Everything to God in a Consecrated Life
Saint John Paul II initiated what would become the instauration of February 2 as the annual World Day for Consecrated Life. The date is symbolic in using the same date as the Feast of the Presentation of the Lord at the Temple.
In his address launching this World Day, on January 6, 1997, a few months following the publication of his post-synodal apostolic exhortation on the consecrated life, Vita Consecrata, the Polish pope reiterated the reasons for his decision. For him, the purpose of the initiative was threefold: he first saw it as answering the need to thank the Lord “for the great gift of consecrated life”; he went on to affirm that it would “promote a knowledge of and esteem for the consecrated life by the entire people of God”; and, finally, he saw the day as regarding consecrated persons directly. They were invited to “celebrate together solemnly the marvels which the Lord has accomplished in them.”
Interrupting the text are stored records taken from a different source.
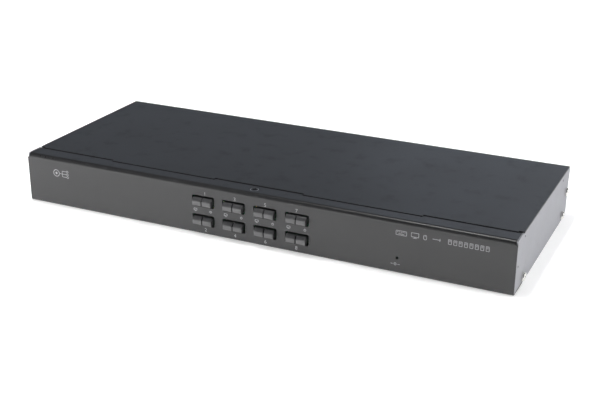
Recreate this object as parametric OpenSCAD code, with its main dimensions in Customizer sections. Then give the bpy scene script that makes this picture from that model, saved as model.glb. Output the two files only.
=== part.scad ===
// KVM switch in a one-unit steel case: eight lit push keys in front, eight computer ports behind.
// The origin is the centre of the underside, the front looks along -Y and +Z is up. Millimetres.

/* [Case] */
// Width over the side walls
case_w = 440; // [430:1:450]
// Depth from the front face to the rear flange of the cover
case_d = 176; // [170:1:200]
// Height, one rack unit
case_h = 44.5; // [44:0.1:46]
// Thickness of the steel sheet
sheet = 1.2; // [1:0.1:1.3]

/* [Front panel] */
// Outer radius of the bend along the top edge
top_bend_r = 3.5; // [2.5:0.1:4]
// Outer radius of the bend along the bottom edge
bottom_bend_r = 2.2; // [2:0.1:3]
// Depth of the lip on top, from the front face
top_lip = 17.5; // [16:0.5:20]
// Depth of the lip underneath, from the front face
bottom_lip = 25; // [20:1:30]
// Gap between the lip and the cover
seam = 0.7; // [0.4:0.1:1]
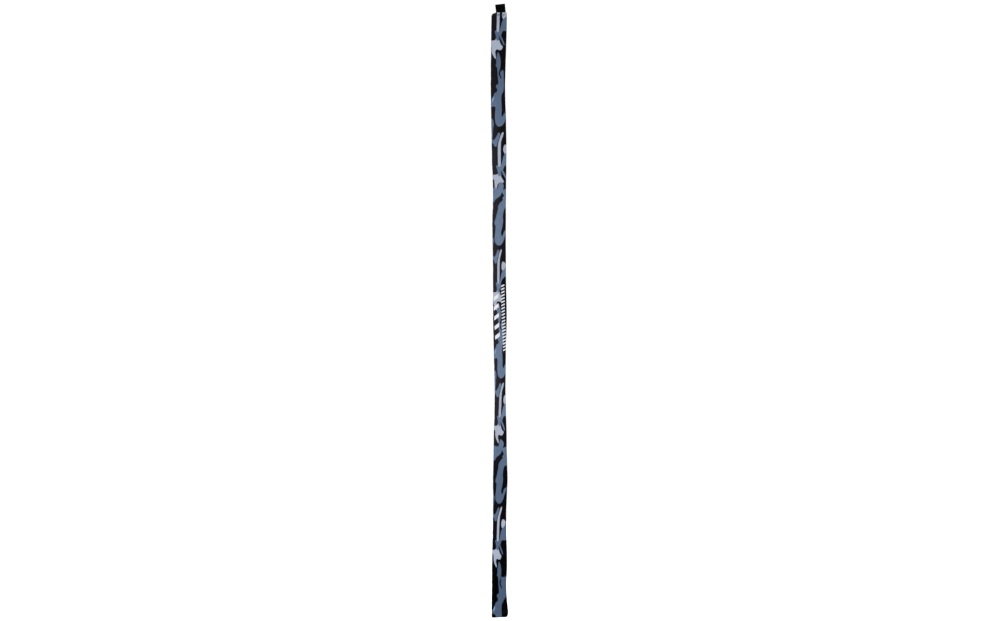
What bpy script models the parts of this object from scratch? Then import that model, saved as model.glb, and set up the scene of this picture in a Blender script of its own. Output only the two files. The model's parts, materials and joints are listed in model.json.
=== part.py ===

This World Day for Consecrated Life is an opportunity for consecrated persons (members of religious orders, members of secular institutes and societies of apostolic life, consecrated laity, hermits) to remember their duty to ever more give witness to God’s mercy and love in the world—a world that today is greatly in need of those gifts.
This was exactly what Saint Brother André did so beautifully on February 2, 1874, when he took his perpetual vows in the Congregation of the Holy Cross. February 2nd becomes for us, therefore, an invitation to walk in the footsteps of Saint Brother André.